◆ **Exercise brief**: In the listing below, find the line containing "if shape.isNull() or" and the line containing "zip(*points))), Vector(map(max, zip(*points)))". Repeat exactly those two lines and every line between them, nothing more.

(Scripts that build objects)

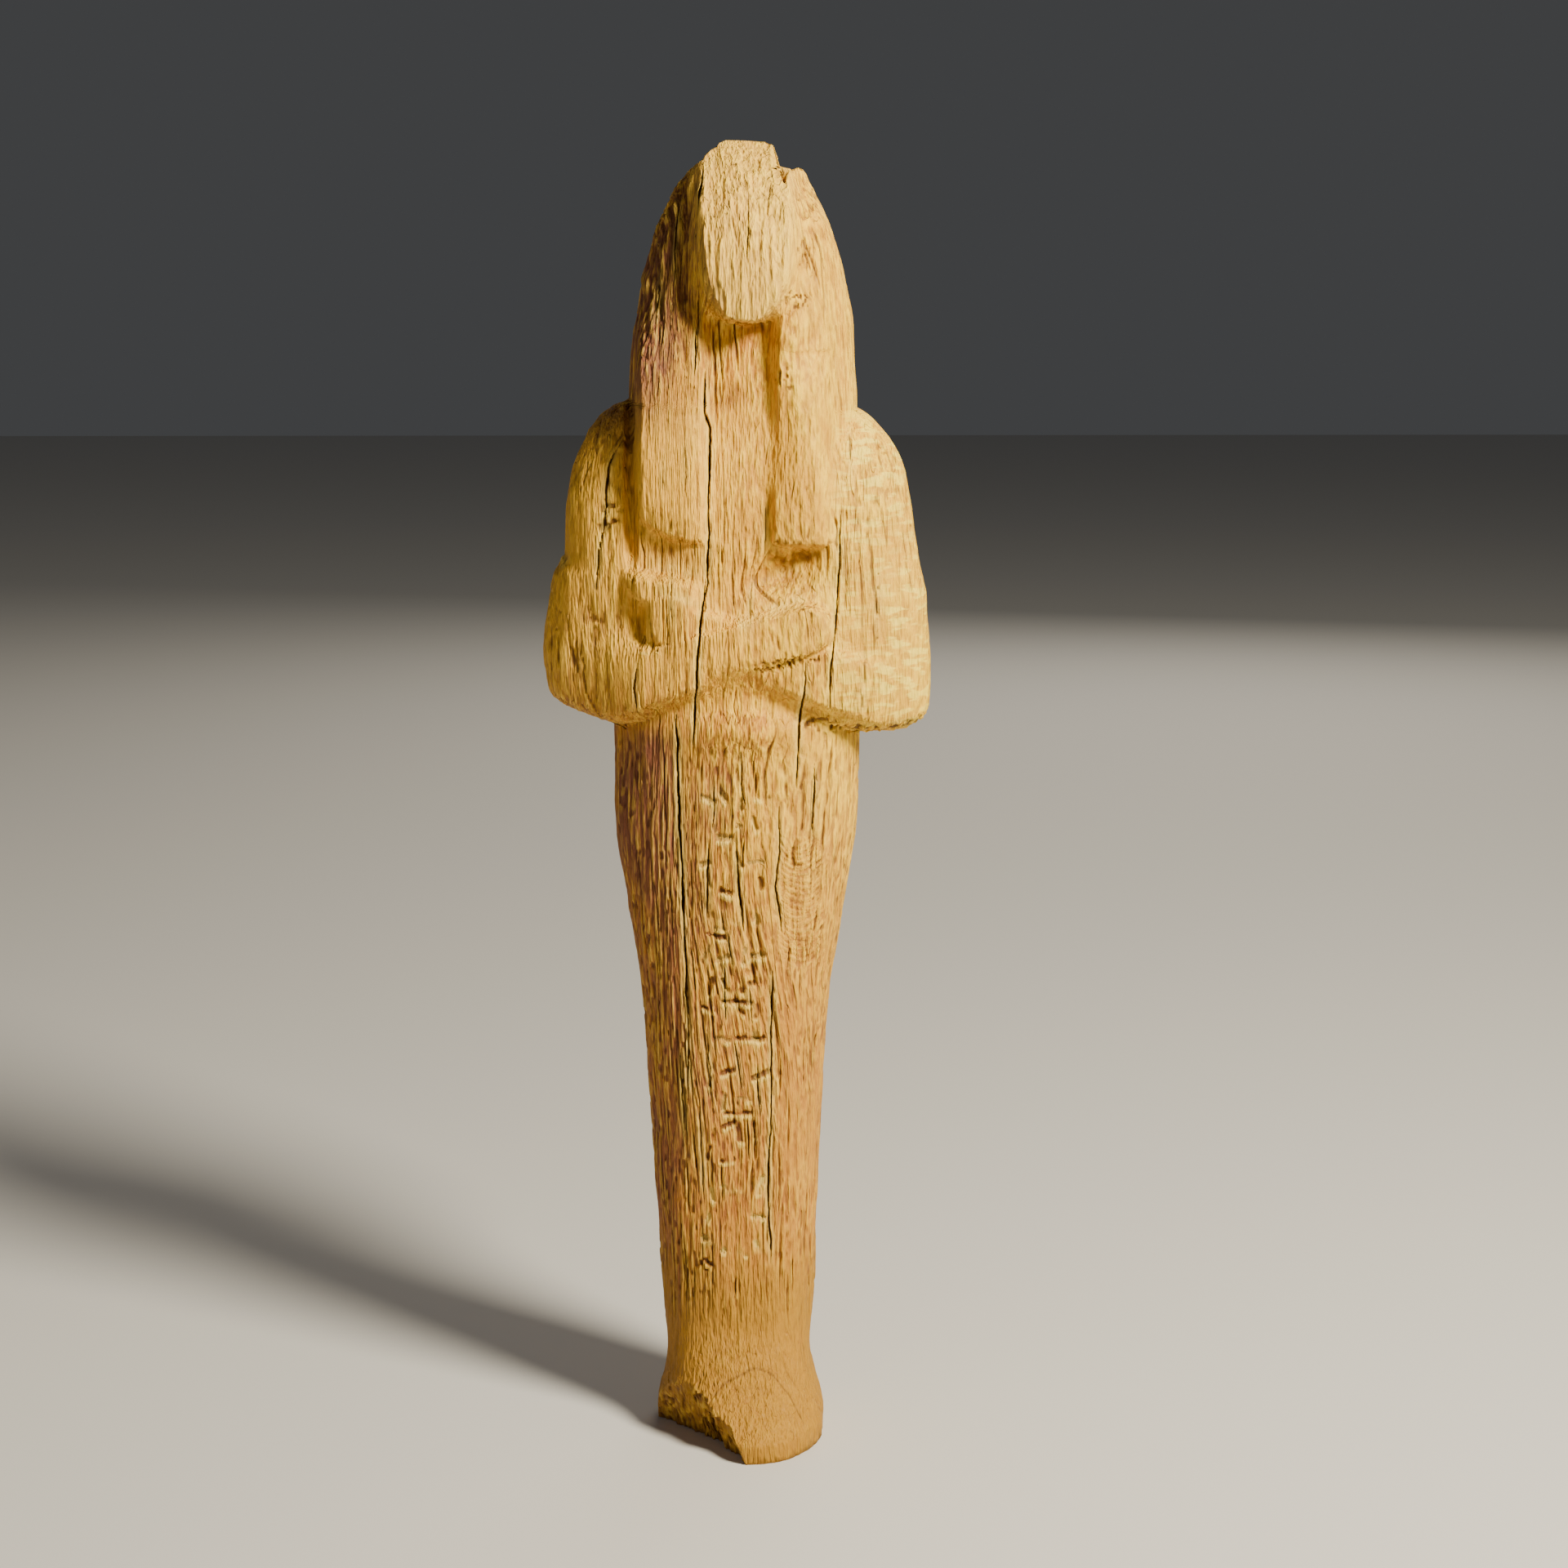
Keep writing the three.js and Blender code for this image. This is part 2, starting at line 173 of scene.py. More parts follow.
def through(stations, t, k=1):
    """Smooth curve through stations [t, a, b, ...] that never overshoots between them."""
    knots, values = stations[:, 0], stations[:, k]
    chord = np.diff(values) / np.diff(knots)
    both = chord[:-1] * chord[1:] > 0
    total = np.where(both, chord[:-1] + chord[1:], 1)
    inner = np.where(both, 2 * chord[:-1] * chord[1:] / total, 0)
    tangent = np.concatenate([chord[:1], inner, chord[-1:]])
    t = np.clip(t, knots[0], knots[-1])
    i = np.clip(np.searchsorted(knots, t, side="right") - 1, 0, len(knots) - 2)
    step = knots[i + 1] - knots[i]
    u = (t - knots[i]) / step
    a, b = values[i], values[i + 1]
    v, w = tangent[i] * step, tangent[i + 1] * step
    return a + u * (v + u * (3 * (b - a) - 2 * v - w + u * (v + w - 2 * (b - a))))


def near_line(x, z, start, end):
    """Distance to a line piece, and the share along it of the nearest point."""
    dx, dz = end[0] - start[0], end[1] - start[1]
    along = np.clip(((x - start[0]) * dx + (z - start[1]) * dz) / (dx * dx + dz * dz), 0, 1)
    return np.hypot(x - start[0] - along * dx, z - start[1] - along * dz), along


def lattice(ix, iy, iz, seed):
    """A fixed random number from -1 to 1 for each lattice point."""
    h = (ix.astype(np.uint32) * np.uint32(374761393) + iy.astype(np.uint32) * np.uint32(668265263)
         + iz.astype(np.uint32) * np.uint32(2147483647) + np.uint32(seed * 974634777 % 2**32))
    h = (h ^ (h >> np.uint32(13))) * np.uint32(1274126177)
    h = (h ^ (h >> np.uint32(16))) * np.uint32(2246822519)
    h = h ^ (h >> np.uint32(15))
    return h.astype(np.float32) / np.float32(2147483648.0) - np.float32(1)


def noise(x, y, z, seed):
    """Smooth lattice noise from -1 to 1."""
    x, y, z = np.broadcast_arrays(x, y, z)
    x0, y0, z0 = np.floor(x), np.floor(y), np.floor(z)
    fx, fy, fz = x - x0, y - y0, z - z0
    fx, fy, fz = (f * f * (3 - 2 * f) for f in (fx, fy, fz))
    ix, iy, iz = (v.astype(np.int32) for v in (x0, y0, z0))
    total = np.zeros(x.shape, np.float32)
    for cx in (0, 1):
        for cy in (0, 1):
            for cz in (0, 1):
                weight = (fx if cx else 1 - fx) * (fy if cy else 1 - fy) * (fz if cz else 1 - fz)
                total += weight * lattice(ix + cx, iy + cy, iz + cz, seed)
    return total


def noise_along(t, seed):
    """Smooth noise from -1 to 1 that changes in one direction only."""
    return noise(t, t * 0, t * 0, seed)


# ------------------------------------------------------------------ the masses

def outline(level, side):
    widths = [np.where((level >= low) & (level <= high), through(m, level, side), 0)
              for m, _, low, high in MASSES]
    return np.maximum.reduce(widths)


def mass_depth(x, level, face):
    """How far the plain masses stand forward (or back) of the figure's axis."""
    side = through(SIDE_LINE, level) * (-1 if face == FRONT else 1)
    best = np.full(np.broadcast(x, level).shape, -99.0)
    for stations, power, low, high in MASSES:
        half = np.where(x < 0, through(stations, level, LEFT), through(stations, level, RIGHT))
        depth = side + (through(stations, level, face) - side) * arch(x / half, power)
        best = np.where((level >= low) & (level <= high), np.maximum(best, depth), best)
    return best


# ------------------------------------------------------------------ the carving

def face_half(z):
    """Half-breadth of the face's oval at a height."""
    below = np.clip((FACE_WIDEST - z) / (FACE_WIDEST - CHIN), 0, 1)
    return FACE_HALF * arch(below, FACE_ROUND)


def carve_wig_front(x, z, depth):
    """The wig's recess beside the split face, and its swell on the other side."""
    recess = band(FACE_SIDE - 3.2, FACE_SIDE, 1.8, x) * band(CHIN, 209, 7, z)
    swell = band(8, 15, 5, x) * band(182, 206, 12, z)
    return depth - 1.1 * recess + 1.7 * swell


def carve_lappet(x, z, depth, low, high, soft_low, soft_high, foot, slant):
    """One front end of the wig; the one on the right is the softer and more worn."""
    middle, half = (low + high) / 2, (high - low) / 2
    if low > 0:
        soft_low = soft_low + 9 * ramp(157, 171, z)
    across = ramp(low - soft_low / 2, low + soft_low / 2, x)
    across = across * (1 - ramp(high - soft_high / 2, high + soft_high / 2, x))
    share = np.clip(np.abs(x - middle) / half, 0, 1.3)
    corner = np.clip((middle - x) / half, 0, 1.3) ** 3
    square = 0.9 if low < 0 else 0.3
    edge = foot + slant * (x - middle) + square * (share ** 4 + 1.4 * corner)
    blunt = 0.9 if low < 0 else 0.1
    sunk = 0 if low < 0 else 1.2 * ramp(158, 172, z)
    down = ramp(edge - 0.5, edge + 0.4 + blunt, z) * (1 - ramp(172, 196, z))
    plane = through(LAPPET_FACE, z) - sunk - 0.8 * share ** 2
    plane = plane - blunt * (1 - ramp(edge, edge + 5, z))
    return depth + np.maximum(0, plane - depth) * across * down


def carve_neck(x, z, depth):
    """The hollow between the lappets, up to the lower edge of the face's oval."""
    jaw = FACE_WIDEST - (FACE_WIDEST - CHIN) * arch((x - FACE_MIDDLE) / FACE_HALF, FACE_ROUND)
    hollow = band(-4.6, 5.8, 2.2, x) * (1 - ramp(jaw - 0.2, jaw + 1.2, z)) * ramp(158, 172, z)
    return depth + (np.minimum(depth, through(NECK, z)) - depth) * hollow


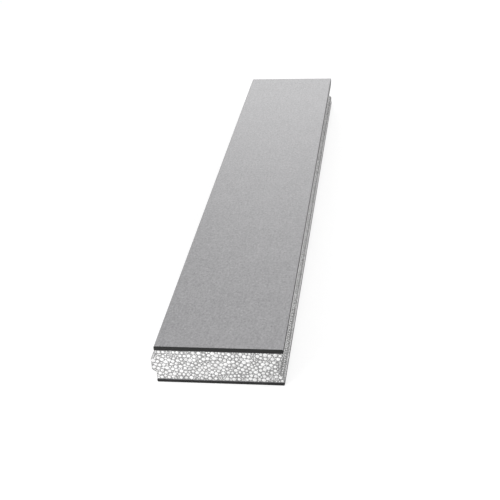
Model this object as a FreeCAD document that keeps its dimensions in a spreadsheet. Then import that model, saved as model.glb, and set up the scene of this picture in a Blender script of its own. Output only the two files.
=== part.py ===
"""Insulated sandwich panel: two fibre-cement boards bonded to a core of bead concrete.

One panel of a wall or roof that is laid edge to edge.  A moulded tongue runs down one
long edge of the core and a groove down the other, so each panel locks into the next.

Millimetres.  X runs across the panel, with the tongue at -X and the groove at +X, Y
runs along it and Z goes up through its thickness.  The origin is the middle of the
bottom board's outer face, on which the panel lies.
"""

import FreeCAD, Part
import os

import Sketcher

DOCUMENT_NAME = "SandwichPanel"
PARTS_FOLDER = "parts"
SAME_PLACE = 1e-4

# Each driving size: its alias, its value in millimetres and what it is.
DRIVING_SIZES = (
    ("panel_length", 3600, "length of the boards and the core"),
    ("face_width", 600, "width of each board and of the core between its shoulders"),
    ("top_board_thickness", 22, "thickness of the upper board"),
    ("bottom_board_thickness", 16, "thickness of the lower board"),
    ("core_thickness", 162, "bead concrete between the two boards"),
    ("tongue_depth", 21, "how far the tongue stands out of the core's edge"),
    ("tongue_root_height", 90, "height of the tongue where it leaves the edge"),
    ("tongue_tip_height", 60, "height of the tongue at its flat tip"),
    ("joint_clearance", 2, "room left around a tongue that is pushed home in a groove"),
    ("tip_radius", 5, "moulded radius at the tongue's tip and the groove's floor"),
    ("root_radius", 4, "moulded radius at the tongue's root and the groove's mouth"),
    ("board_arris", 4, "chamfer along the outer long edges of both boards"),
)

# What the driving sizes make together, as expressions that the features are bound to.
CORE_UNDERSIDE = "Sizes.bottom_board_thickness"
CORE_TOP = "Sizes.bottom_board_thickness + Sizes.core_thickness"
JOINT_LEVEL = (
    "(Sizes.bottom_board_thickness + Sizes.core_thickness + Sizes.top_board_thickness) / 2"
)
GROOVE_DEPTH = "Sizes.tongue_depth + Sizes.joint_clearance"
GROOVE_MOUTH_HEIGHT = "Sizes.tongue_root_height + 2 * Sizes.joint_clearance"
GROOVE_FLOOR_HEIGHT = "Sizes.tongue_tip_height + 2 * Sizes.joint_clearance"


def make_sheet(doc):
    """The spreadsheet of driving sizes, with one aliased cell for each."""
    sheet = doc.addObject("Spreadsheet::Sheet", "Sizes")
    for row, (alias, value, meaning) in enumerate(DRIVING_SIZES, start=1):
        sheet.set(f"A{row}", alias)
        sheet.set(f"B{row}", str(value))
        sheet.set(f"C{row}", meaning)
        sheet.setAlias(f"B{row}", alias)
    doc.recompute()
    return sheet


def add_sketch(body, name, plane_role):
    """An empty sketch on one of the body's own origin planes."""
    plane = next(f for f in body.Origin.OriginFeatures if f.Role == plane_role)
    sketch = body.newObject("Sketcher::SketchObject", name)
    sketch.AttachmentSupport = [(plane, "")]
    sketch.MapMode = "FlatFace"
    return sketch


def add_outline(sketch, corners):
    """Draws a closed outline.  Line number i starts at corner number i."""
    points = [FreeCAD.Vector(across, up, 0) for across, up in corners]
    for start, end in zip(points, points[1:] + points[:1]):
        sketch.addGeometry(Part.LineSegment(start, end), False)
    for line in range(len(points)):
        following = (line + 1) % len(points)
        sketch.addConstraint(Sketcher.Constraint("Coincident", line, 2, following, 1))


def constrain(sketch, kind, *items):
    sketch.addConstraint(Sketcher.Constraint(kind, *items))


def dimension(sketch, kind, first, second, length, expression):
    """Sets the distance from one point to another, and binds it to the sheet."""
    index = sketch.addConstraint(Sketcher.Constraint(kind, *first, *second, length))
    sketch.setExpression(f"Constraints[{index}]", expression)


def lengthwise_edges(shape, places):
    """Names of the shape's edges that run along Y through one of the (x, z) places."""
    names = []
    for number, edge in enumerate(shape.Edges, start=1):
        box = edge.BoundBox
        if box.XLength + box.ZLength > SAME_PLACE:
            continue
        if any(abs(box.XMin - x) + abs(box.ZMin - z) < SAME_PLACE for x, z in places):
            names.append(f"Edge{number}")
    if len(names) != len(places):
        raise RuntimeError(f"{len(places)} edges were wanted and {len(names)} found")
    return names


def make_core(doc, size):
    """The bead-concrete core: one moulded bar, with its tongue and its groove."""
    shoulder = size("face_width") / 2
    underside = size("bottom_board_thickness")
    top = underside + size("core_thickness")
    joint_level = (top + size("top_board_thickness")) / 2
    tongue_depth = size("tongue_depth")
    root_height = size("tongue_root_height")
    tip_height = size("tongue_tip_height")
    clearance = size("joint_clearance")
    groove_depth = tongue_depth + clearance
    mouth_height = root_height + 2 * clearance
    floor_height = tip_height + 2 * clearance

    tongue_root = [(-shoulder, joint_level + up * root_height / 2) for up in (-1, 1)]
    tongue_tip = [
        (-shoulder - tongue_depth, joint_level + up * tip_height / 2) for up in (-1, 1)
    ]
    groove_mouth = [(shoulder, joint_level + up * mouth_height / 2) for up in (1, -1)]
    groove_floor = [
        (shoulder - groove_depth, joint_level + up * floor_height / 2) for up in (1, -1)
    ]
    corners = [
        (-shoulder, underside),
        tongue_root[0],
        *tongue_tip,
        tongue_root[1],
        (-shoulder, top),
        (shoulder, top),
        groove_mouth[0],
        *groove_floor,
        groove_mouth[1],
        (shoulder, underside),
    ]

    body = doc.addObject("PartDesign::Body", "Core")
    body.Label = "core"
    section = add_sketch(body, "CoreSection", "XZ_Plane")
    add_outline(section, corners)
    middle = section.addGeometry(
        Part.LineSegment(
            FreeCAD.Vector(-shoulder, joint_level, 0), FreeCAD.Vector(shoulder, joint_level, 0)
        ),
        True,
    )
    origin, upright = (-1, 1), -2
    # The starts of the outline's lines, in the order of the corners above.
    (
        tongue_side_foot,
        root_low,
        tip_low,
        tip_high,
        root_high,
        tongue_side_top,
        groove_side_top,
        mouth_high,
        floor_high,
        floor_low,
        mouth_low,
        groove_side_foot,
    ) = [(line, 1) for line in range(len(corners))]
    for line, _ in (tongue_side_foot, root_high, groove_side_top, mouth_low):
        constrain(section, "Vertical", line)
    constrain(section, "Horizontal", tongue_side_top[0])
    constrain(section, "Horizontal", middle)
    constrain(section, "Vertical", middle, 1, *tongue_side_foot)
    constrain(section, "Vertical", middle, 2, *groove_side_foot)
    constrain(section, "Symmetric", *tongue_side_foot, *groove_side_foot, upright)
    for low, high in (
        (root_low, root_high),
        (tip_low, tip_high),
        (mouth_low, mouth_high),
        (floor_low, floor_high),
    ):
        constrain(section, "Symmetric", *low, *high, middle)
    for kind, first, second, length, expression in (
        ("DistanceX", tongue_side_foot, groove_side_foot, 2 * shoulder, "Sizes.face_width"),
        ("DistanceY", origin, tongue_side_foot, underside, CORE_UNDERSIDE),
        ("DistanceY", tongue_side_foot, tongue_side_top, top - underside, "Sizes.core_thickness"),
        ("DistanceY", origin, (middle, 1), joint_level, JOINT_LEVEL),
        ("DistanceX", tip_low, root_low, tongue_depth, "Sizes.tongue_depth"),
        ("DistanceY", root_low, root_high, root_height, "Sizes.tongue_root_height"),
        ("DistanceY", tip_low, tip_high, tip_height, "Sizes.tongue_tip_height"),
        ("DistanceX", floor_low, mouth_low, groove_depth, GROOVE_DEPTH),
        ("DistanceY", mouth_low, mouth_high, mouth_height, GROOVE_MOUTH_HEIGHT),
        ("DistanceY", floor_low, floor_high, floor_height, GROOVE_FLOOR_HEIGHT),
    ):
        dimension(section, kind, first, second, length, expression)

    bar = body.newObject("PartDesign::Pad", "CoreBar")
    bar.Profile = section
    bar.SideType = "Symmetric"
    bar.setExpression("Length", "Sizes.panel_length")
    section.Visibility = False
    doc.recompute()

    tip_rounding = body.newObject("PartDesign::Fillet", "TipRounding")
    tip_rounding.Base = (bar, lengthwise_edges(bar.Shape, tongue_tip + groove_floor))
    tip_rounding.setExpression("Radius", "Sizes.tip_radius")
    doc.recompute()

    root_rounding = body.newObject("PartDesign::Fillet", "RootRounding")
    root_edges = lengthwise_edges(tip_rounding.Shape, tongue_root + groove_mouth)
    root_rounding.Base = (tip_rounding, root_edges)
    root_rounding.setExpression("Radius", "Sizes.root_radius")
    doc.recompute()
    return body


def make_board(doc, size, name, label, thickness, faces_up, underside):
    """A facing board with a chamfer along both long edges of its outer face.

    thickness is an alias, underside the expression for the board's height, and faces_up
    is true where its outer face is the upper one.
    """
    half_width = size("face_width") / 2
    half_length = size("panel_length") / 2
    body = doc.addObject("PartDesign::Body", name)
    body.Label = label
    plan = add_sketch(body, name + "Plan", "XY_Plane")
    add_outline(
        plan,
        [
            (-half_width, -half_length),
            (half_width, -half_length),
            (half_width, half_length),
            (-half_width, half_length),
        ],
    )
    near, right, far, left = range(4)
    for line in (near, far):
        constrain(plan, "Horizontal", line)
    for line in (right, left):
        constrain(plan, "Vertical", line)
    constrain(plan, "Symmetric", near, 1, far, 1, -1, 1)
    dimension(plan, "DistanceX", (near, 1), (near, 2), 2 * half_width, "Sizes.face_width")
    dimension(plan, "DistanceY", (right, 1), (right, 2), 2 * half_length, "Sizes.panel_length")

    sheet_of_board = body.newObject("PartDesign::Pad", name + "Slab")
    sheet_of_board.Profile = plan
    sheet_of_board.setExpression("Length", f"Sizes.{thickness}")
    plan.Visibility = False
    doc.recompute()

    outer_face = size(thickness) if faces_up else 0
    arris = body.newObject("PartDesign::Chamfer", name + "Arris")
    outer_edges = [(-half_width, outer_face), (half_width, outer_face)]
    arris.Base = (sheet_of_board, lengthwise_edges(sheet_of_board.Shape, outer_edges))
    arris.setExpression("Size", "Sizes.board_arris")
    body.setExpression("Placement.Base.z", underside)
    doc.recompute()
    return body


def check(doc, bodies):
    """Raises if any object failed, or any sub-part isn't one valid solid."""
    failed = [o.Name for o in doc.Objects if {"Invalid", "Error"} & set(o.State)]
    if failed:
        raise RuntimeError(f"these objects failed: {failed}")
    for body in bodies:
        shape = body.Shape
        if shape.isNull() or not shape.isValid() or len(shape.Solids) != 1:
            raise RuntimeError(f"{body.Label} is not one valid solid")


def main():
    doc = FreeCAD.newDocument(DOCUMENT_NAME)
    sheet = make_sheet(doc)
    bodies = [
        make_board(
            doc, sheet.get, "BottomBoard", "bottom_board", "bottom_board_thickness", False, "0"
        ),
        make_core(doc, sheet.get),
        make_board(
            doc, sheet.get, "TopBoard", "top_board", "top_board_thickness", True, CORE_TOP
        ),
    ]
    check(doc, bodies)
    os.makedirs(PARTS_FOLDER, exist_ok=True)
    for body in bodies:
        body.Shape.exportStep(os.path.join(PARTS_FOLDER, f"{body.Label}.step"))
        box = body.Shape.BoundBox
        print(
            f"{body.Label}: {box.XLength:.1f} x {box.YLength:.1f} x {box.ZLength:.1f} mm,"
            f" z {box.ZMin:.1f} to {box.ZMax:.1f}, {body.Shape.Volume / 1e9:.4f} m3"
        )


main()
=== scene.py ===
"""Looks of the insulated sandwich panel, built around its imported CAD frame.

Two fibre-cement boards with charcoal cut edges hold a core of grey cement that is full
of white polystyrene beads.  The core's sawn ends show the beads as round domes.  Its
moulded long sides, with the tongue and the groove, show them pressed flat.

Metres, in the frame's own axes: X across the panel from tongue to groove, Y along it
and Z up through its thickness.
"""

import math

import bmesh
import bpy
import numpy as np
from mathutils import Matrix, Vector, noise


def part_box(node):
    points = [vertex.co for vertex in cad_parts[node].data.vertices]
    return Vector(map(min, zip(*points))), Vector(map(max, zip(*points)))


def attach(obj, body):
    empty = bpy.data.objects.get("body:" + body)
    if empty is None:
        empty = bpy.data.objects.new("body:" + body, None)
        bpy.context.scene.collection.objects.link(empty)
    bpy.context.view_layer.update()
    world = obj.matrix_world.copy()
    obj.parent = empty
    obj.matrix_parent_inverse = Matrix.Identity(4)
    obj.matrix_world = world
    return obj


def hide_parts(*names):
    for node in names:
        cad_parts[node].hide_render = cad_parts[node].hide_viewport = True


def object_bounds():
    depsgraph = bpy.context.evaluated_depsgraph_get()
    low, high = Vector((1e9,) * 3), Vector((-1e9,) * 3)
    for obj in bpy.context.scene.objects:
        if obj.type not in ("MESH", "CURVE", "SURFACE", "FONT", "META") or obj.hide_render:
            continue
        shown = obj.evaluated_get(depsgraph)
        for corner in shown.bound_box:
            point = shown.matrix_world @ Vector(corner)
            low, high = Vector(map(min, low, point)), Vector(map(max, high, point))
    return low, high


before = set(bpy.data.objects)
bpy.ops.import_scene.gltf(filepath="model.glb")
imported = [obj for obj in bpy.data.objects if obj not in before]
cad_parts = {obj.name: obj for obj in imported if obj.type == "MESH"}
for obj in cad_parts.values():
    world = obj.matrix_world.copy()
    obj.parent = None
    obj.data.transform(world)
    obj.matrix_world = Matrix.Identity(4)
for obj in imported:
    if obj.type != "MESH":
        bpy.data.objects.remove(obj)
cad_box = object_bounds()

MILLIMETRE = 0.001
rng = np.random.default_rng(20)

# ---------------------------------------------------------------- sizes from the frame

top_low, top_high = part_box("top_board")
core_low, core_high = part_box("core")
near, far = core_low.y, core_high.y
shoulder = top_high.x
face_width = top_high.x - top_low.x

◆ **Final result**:
        if shape.isNull() or not shape.isValid() or len(shape.Solids) != 1:
            raise RuntimeError(f"{body.Label} is not one valid solid")


def main():
    doc = FreeCAD.newDocument(DOCUMENT_NAME)
    sheet = make_sheet(doc)
    bodies = [
        make_board(
            doc, sheet.get, "BottomBoard", "bottom_board", "bottom_board_thickness", False, "0"
        ),
        make_core(doc, sheet.get),
        make_board(
            doc, sheet.get, "TopBoard", "top_board", "top_board_thickness", True, CORE_TOP
        ),
    ]
    check(doc, bodies)
    os.makedirs(PARTS_FOLDER, exist_ok=True)
    for body in bodies:
        body.Shape.exportStep(os.path.join(PARTS_FOLDER, f"{body.Label}.step"))
        box = body.Shape.BoundBox
        print(
            f"{body.Label}: {box.XLength:.1f} x {box.YLength:.1f} x {box.ZLength:.1f} mm,"
            f" z {box.ZMin:.1f} to {box.ZMax:.1f}, {body.Shape.Volume / 1e9:.4f} m3"
        )


main()
=== scene.py ===
"""Looks of the insulated sandwich panel, built around its imported CAD frame.

Two fibre-cement boards with charcoal cut edges hold a core of grey cement that is full
of white polystyrene beads.  The core's sawn ends show the beads as round domes.  Its
moulded long sides, with the tongue and the groove, show them pressed flat.

Metres, in the frame's own axes: X across the panel from tongue to groove, Y along it
and Z up through its thickness.
"""

import math

import bmesh
import bpy
import numpy as np
from mathutils import Matrix, Vector, noise


def part_box(node):
    points = [vertex.co for vertex in cad_parts[node].data.vertices]
    return Vector(map(min, zip(*points))), Vector(map(max, zip(*points)))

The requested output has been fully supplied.